Andreas ha l’arroganza della sicurezza. Di dire no all’Accademia, di invitare Biasetto, Massari, Mannori e Pina con nonchalance navigata, di stimare l’Italia non prendendone in prestito i dolci. E nemmeno a modello. Il panettone lo fa venti giorni all’anno, gestisce in lievito madre legato, imparato in Austria e lavorato un paio di volte a settimana, fa paste lievitate complesse ma senza retaggi. Mantiene un laboratorio nitido e mansardato, dove mostra con orgoglio quello che era il budoir del nonno e il suo nuovo macchinario per strutturare il cioccolato dal temperaggio.
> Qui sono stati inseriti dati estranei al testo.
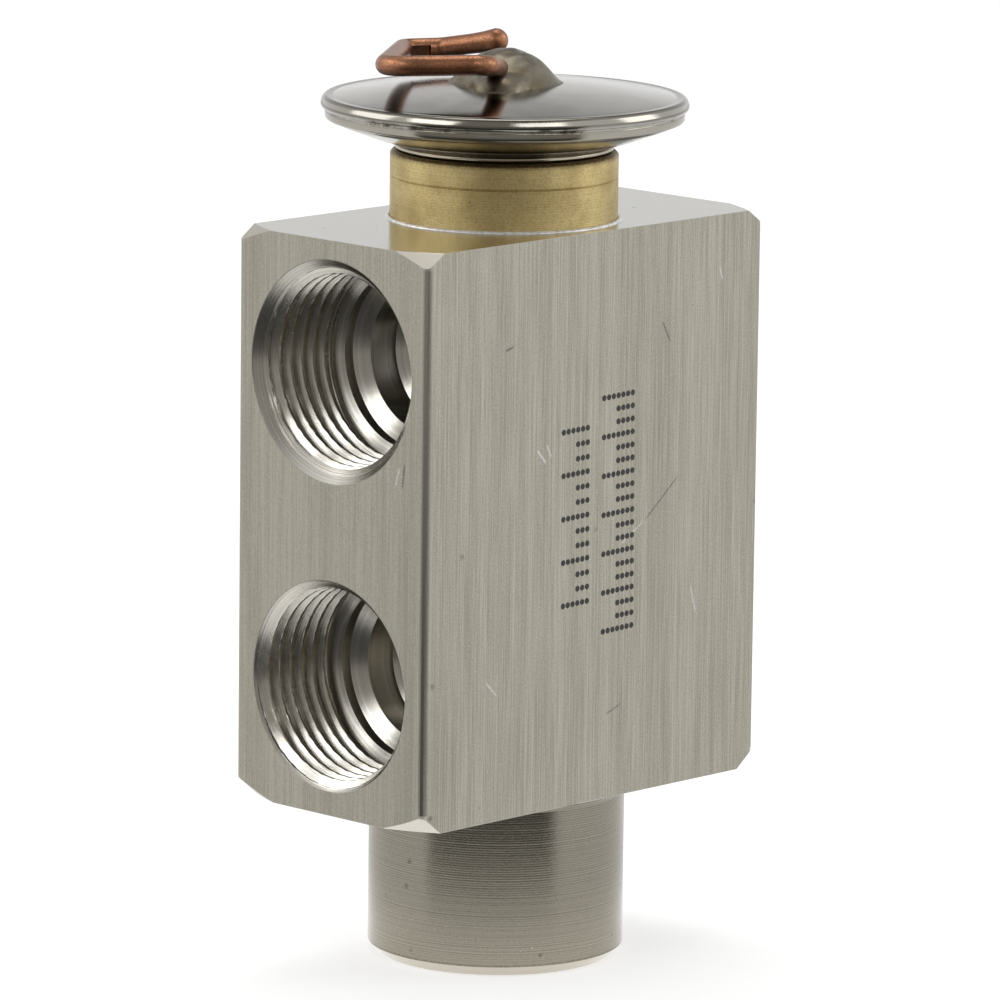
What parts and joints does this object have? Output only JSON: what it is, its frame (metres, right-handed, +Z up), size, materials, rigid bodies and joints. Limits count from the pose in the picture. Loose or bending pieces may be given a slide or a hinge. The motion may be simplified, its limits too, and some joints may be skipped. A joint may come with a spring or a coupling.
{
  "type": "thermostatic expansion valve",
  "caption": "Block-type refrigerant metering valve: aluminium block with threaded ports, a diaphragm head on a brass collar and a spring-set ball that meters liquid.",
  "frame": {"origin": "centre of the spigot's flat lower end, on the valve axis", "axes": "+Z up the valve axis towards the diaphragm head; X along the flow passages, with the liquid inlet on the -X face and the outlet on the +X face; the wide faces look along Y"},
  "size_m": [0.0462, 0.0354, 0.0889],
  "materials": {
    "aluminium_body": "extruded bar, satin, turned spigot and machined top",
    "stainless": "ground",
    "spring_steel": "drawn wire",
    "plated_steel": "zinc plated",
    "brass_turned": "turned",
    "brass_collar": "turned, slightly tarnished",
    "aluminium_rod": "turned",
    "seal_rubber": "moulded",
    "guide_plastic": "moulded",
    "head_steel": "pressed, bright and lightly smoked by soldering",
    "copper_tube": "drawn copper, oxidised",
    "solder": "cast solder, dull"
  },
  "bodies": {
    "valve": {"valve_body": "aluminium_body", "orifice_seat": "stainless", "retaining_clip": "spring_steel", "seal_retainer": "plated_steel", "pin_seal": "seal_rubber", "collar_seal": "seal_rubber", "rod_guide": "guide_plastic", "head_collar": "brass_collar", "head_base": "head_steel", "head_cover": "head_steel", "diaphragm": "stainless", "charge_tube": "copper_tube", "solder_dome": "solder"},
    "stem": {"diaphragm_plate": "plated_steel", "sensing_rod": "aluminium_rod", "push_pin": "stainless", "valve_ball": "stainless", "ball_holder": "brass_turned", "damper_ring": "stainless"},
    "spring_carrier": {"spring_seat": "plated_steel", "superheat_spring": "spring_steel"},
    "adjuster": {"adjusting_screw": "brass_turned", "screw_seal": "seal_rubber"}
  },
  "joints": [
    {"name": "stem_slide", "type": "slide", "parent": "valve", "child": "stem", "axis": [0, 0, -1], "range_m": [0, 0.0006], "stiffness_N_per_m": 1000, "springref_m": -0.001, "deforming": ["superheat_spring"]},
    {"name": "adjuster_turn", "type": "hinge", "parent": "spring_carrier", "child": "adjuster", "pos_m": [0, 0, 0.0034], "axis": [0, 0, 1], "range_deg": [-360, 360]},
    {"name": "carrier_slide", "type": "slide", "parent": "valve", "child": "spring_carrier", "axis": [0, 0, 1], "range_m": [-0.001, 0.001], "deforming": ["superheat_spring"]}
  ],
  "couplings": [
    {"joint": "adjuster_turn", "follows": "carrier_slide", "rad_per_m": 6283}
  ]
}
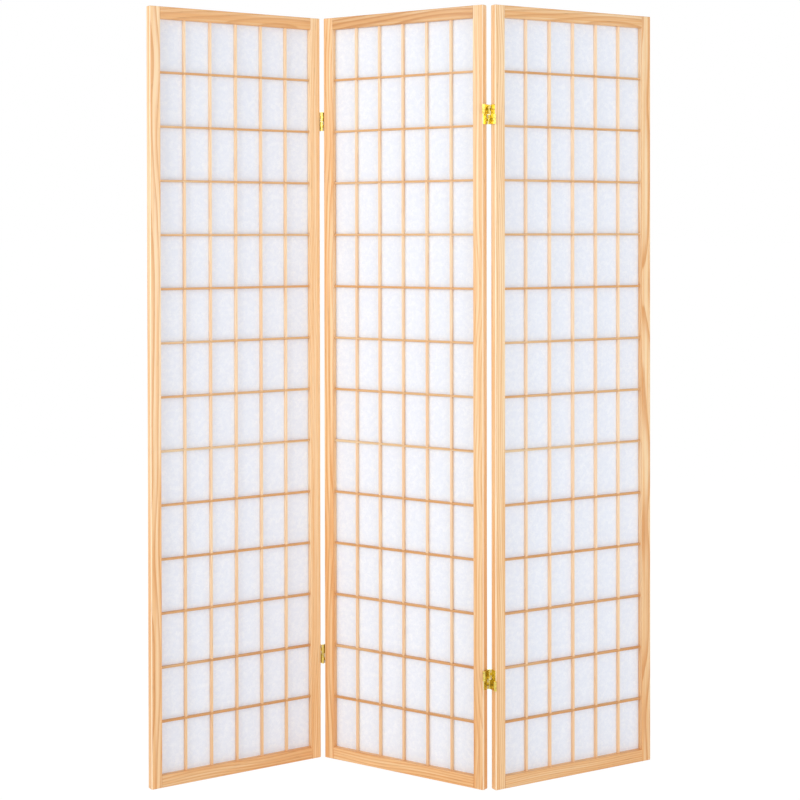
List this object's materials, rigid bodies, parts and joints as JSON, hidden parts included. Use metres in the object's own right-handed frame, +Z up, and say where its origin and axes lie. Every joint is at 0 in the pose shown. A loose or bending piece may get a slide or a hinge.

La perfezione estetica illude ma disincanta. È tutto molto concreto. In primis la comunicazione e l’esigenza dell’italiano nell’etichetta dei suoi prodotti. Latita la diffidenza per un periodo difficile da mettere in piedi. Andreas manca del fronzolo. Di qualunque, anche di quello della piaggeria. È un pasticciere rigoroso che ha preso il mio gusto e gli ha dato dei colori senza eguali…

 

ACHERER PATISSERIE.BLUMEN

STADTGASSE 8

BRUNICO (BZ)

annovi james

buongiorno,
immagino che assaggiare i suoi dolci , sia come avvicinarsi alle nuvole che circondano le montagne,
un viaggio verso soffici sapori ed eteree sensazioni.